> _WORK TO COMPLETE_
Return all of the lines below exactly as they are.

* * * * * * *

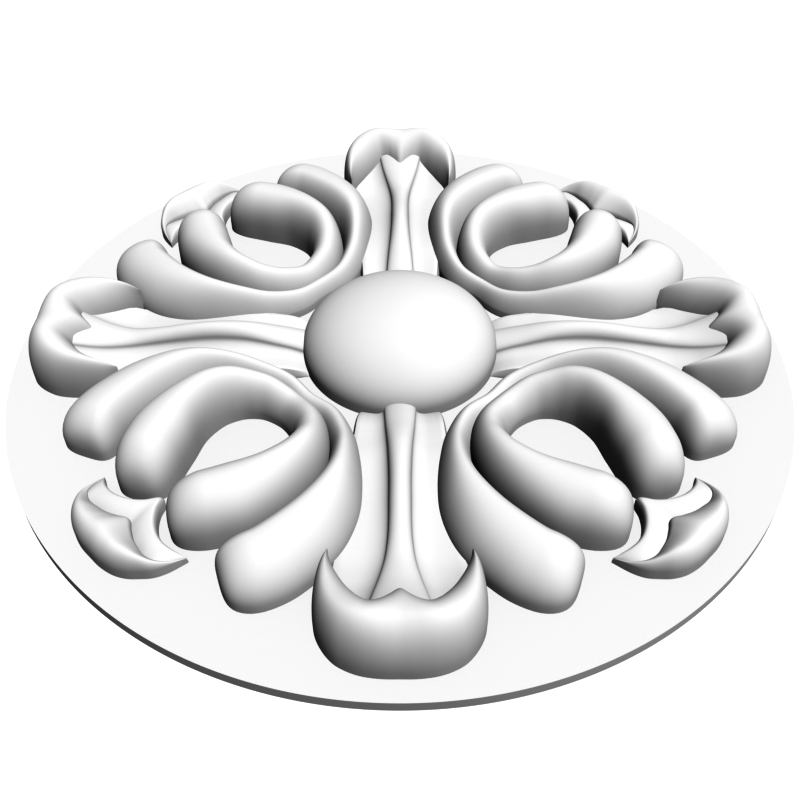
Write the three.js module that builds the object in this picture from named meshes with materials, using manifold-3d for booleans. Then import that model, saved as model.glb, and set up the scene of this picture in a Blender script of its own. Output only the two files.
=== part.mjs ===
// Carved rosette: a thin round plate and the four-fold relief on it, cut from one blank.
// Millimetres. The back face lies in the XY plane and the carving looks along +Z.
import * as THREE from 'three';
import { mergeVertices } from 'three/addons/utils/BufferGeometryUtils.js';
import Module from 'manifold-3d';

// Driving dimensions
const plateRadius = 100;
const plateThickness = 2.9;
const reliefHeight = 16.5; // top of the boss above the plate's face
const bossRadius = 25.3;
const footHeight = 2; // upright edge at the foot of the rounded forms
const bossFootHeight = 2.5;
const repeats = 4; // leaves, and pairs of loops, round the plate

// Fineness of the faceted surface
const plateSides = 88;
const bossSides = 36;
const bossSteps = 6;
const stepsAcross = 6;
const loopSteps = 11; // from the bend of a loop to the start of its rounded end
const lipSteps = 10;
const capSteps = 4;
const stalkSteps = 14;
const tipLeafSteps = 6;
const smallestEdge = 0.02; // shorter edges left where two forms meet are closed up

// The carving is drawn on one quarter, with a leaf along +X and the loops about the diagonal.
// Plan sizes are hundredths of the plate's radius, heights are hundredths of the relief height.
const endPower = 2.4; // of the limbs' rounded ends in plan, 2 is an ellipse

// Stations of a limb: crest x, crest y, half-width outside, half-width inside, crest height and
// fullness of the section, which is 1 for a parabola and 2 for an ellipse
const outerLoopStations = [
  [22.2, 22.2, 2.4, 3.2, 36, 1.2],
  [27.7, 16.6, 2.8, 3.3, 40, 1.2],
  [35.0, 13.7, 3.4, 3.8, 48, 1.2],
  [42.0, 12.9, 4.2, 4.3, 61, 1.2],
  [49.0, 13.6, 5.6, 5.4, 70, 1.3],
  [55.0, 16.0, 7.8, 6.2, 73, 1.5],
  [61.0, 20.5, 10.0, 6.2, 73, 1.7],
  [66.5, 26.5, 10.9, 5.8, 72, 1.9],
  [69.5, 31.0, 10.9, 5.4, 70, 2.0],
  [72.0, 38.4, 10.4, 5.2, 68, 2.1],
];
const innerLoopStations = [
  [25.4, 25.4, 4.0, 4.4, 51, 1.5],
  [31.0, 21.6, 4.6, 4.5, 60, 1.5],
  [36.0, 20.6, 5.2, 4.6, 68, 1.4],
  [41.0, 21.2, 6.3, 4.9, 79, 1.4],
  [46.0, 24.0, 8.0, 5.0, 85, 1.6],
  [50.5, 29.5, 10.4, 5.2, 87, 1.9],
  [54.0, 36.0, 11.4, 6.4, 87, 2.1],
  [56.3, 42.0, 10.2, 6.7, 86, 2.2],
  [58.3, 50.9, 8.8, 6.4, 84, 2.2],
];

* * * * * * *

> _FINAL RESULT_
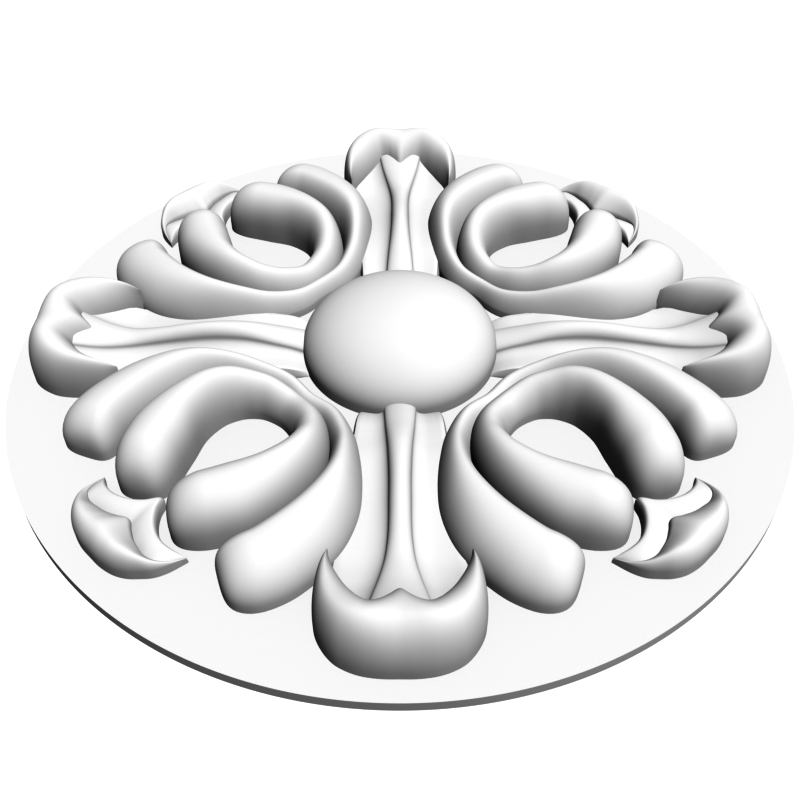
Write the three.js module that builds the object in this picture from named meshes with materials, using manifold-3d for booleans. Then import that model, saved as model.glb, and set up the scene of this picture in a Blender script of its own. Output only the two files.
=== part.mjs ===
// Carved rosette: a thin round plate and the four-fold relief on it, cut from one blank.
// Millimetres. The back face lies in the XY plane and the carving looks along +Z.
import * as THREE from 'three';
import { mergeVertices } from 'three/addons/utils/BufferGeometryUtils.js';
import Module from 'manifold-3d';

// Driving dimensions
const plateRadius = 100;
const plateThickness = 2.9;
const reliefHeight = 16.5; // top of the boss above the plate's face
const bossRadius = 25.3;
const footHeight = 2; // upright edge at the foot of the rounded forms
const bossFootHeight = 2.5;
const repeats = 4; // leaves, and pairs of loops, round the plate

// Fineness of the faceted surface
const plateSides = 88;
const bossSides = 36;
const bossSteps = 6;
const stepsAcross = 6;
const loopSteps = 11; // from the bend of a loop to the start of its rounded end
const lipSteps = 10;
const capSteps = 4;
const stalkSteps = 14;
const tipLeafSteps = 6;
const smallestEdge = 0.02; // shorter edges left where two forms meet are closed up

// The carving is drawn on one quarter, with a leaf along +X and the loops about the diagonal.
// Plan sizes are hundredths of the plate's radius, heights are hundredths of the relief height.
const endPower = 2.4; // of the limbs' rounded ends in plan, 2 is an ellipse

// Stations of a limb: crest x, crest y, half-width outside, half-width inside, crest height and
// fullness of the section, which is 1 for a parabola and 2 for an ellipse
const outerLoopStations = [
  [22.2, 22.2, 2.4, 3.2, 36, 1.2],
  [27.7, 16.6, 2.8, 3.3, 40, 1.2],
  [35.0, 13.7, 3.4, 3.8, 48, 1.2],
  [42.0, 12.9, 4.2, 4.3, 61, 1.2],
  [49.0, 13.6, 5.6, 5.4, 70, 1.3],
  [55.0, 16.0, 7.8, 6.2, 73, 1.5],
  [61.0, 20.5, 10.0, 6.2, 73, 1.7],
  [66.5, 26.5, 10.9, 5.8, 72, 1.9],
  [69.5, 31.0, 10.9, 5.4, 70, 2.0],
  [72.0, 38.4, 10.4, 5.2, 68, 2.1],
];
const innerLoopStations = [
  [25.4, 25.4, 4.0, 4.4, 51, 1.5],
  [31.0, 21.6, 4.6, 4.5, 60, 1.5],
  [36.0, 20.6, 5.2, 4.6, 68, 1.4],
  [41.0, 21.2, 6.3, 4.9, 79, 1.4],
  [46.0, 24.0, 8.0, 5.0, 85, 1.6],
  [50.5, 29.5, 10.4, 5.2, 87, 1.9],
  [54.0, 36.0, 11.4, 6.4, 87, 2.1],
  [56.3, 42.0, 10.2, 6.7, 86, 2.2],
  [58.3, 50.9, 8.8, 6.4, 84, 2.2],
];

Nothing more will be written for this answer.